**What to do:**
Search the records for the word "right" and report each line that has it.

**Data records:**
= = = = = = =

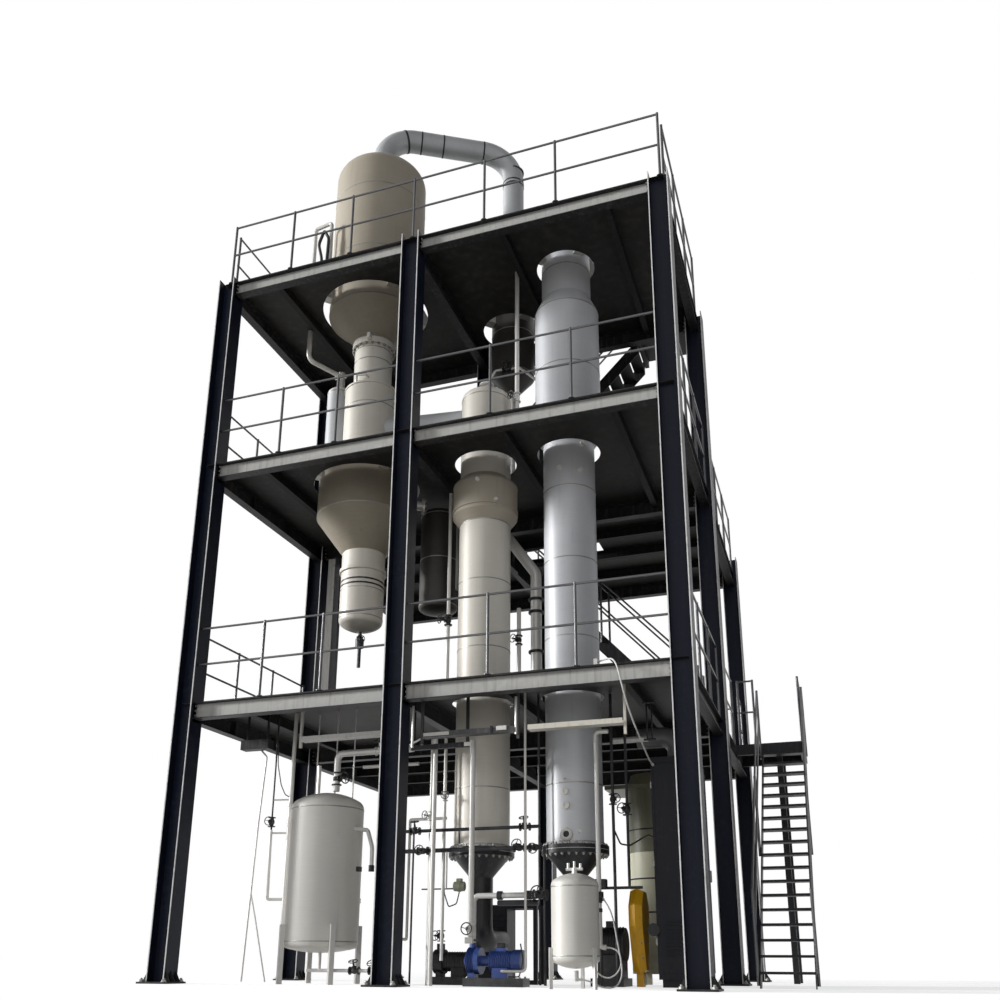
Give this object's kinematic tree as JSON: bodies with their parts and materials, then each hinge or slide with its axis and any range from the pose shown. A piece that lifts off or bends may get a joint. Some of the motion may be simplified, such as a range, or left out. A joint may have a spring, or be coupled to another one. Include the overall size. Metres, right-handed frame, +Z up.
{
  "type": "mechanical vapor recompression evaporator plant",
  "caption": "Evaporator and crystalliser plant: vessels, heaters, ducts, tanks, pumps and compressor in a bolted steel frame with decks, guard rails and stairs.",
  "frame": {"origin": "centre of the plant's footprint box at ground level, under the base plates", "axes": "+Z up, -Y towards the front that the picture shows, +X towards the outside stair"},
  "size_m": [9.078, 7.93, 15.943],
  "materials": {
    "column_paint": "satin dark navy paint",
    "beam_paint": "matt grey paint",
    "plate_paint": "worn dark grey paint",
    "rail_steel": "satin stainless tube",
    "vessel_steel": "satin stainless sheet",
    "pipe_steel": "satin stainless pipe",
    "tray_steel": "dusty galvanised",
    "pump_blue": "gloss blue enamel",
    "pump_dark": "dark grey enamel",
    "guard_orange": "gloss orange enamel",
    "silencer_cream": "satin cream paint",
    "cabinet_grey": "satin grey paint",
    "hose_white": "smooth white rubber",
    "enclosure_dark": "satin near black paint"
  },
  "bodies": {
    "root": {"columns": "column_paint", "column_bases": "column_paint", "deck_1_beams": "beam_paint", "deck_2_beams": "beam_paint", "deck_3_beams": "beam_paint", "floor_joists": "beam_paint", "deck_1_floor": "plate_paint", "deck_2_floor": "plate_paint", "deck_3_floor": "plate_paint", "deck_1_rails": "rail_steel", "deck_2_rails": "rail_steel", "deck_3_rails": "rail_steel", "stair_stringers": "column_paint", "stair_treads": "plate_paint", "stair_rails": "rail_steel", "stair_landings": "plate_paint", "landing_posts": "column_paint", "separator_head": "vessel_steel", "separator_shell": "vessel_steel", "separator_funnel": "vessel_steel", "crystalliser_crown": "vessel_steel", "crystalliser_body": "vessel_steel", "crystalliser_cone": "vessel_steel", "salt_leg": "vessel_steel", "salt_leg_bottom": "vessel_steel", "heater_1_cap": "vessel_steel", "heater_1_channel": "vessel_steel", "heater_1_shell": "vessel_steel", "heater_2_head": "vessel_steel", "heater_2_jacket": "vessel_steel", "heater_2_shell": "vessel_steel", "heater_bottoms": "pump_dark", "demister_shell": "vessel_steel", "demister_ends": "vessel_steel", "vapour_duct_elbows": "vessel_steel", "vapour_duct_run": "vessel_steel", "crossover_duct": "vessel_steel", "vessel_brackets": "vessel_steel", "wash_tank": "vessel_steel", "air_receiver": "vessel_steel", "buffer_tank": "vessel_steel", "tank_ends": "vessel_steel", "tank_legs": "pipe_steel", "feed_pump": "pump_blue", "circulation_pump": "pump_dark", "compressor_enclosure": "enclosure_dark", "belt_guard": "guard_orange", "silencer": "silencer_cream", "blower_motor": "pump_dark", "compressor_duct": "cabinet_grey", "condensate_pot": "vessel_steel", "control_cabinet": "enclosure_dark", "cable_trays": "tray_steel", "process_pipes": "pipe_steel", "service_pipes": "pump_dark", "hose_fittings": "pipe_steel", "deck_hose": "hose_white", "drain_hose": "hose_white", "air_hose": "hose_white"}
  },
  "joints": []
}
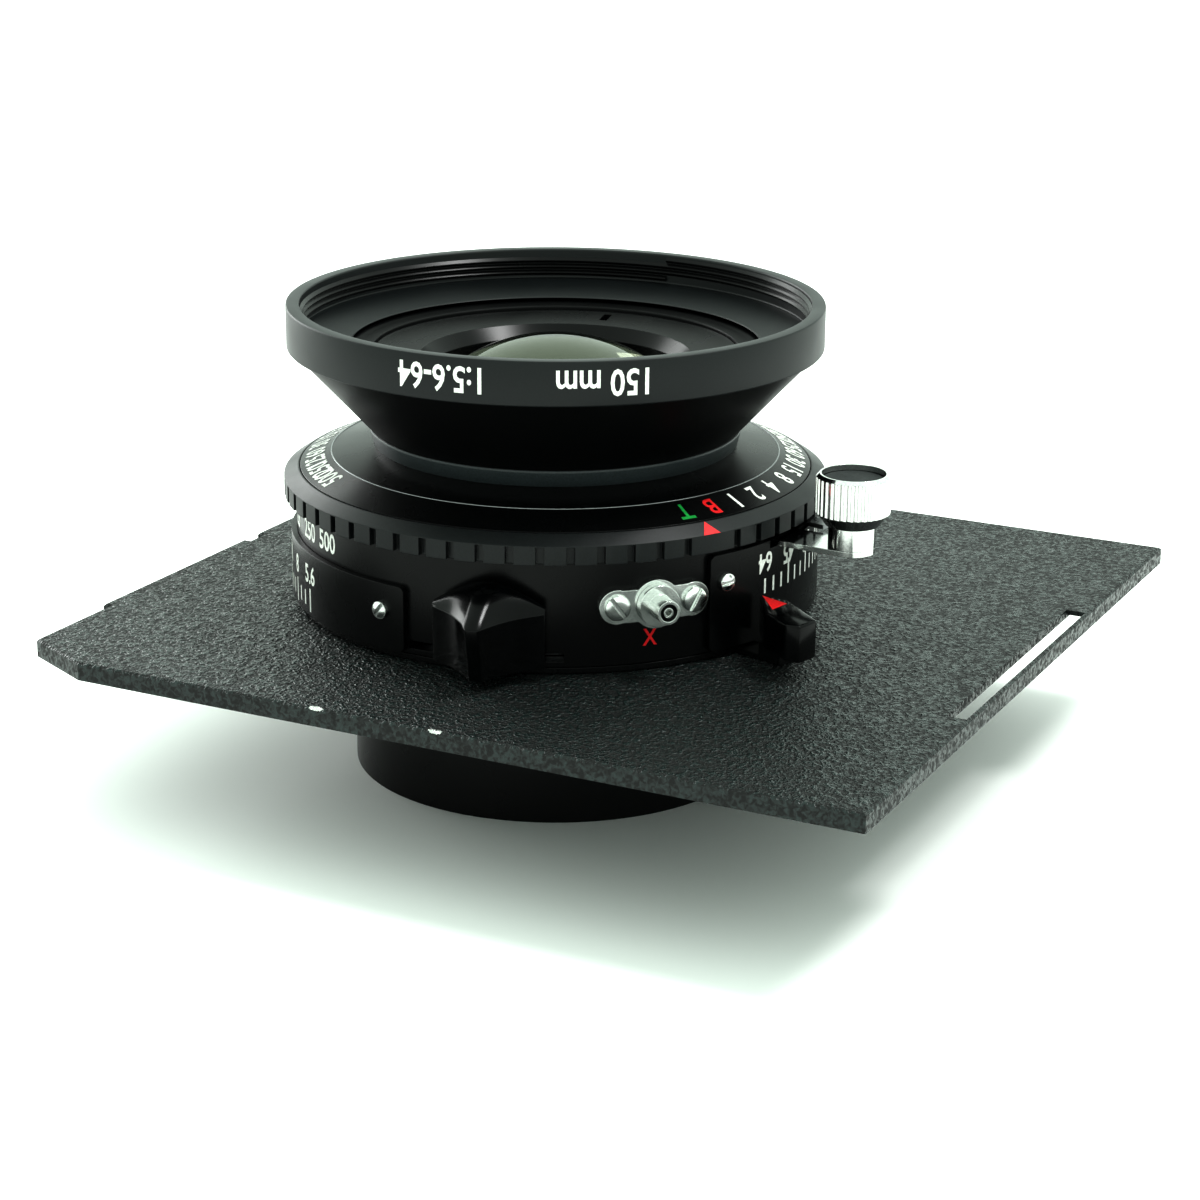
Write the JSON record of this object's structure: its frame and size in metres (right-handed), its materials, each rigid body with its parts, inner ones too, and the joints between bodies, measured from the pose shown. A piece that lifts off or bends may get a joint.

= = = = = = =

**Complete answer:**
Give this object's kinematic tree as JSON: bodies with their parts and materials, then each hinge or slide with its axis and any range from the pose shown. A piece that lifts off or bends may get a joint. Some of the motion may be simplified, such as a range, or left out. A joint may have a spring, or be coupled to another one. Include the overall size. Metres, right-handed frame, +Z up.
Write the JSON record of this object's structure: its frame and size in metres (right-handed), its materials, each rigid body with its parts, inner ones too, and the joints between bodies, measured from the pose shown. A piece that lifts off or bends may get a joint.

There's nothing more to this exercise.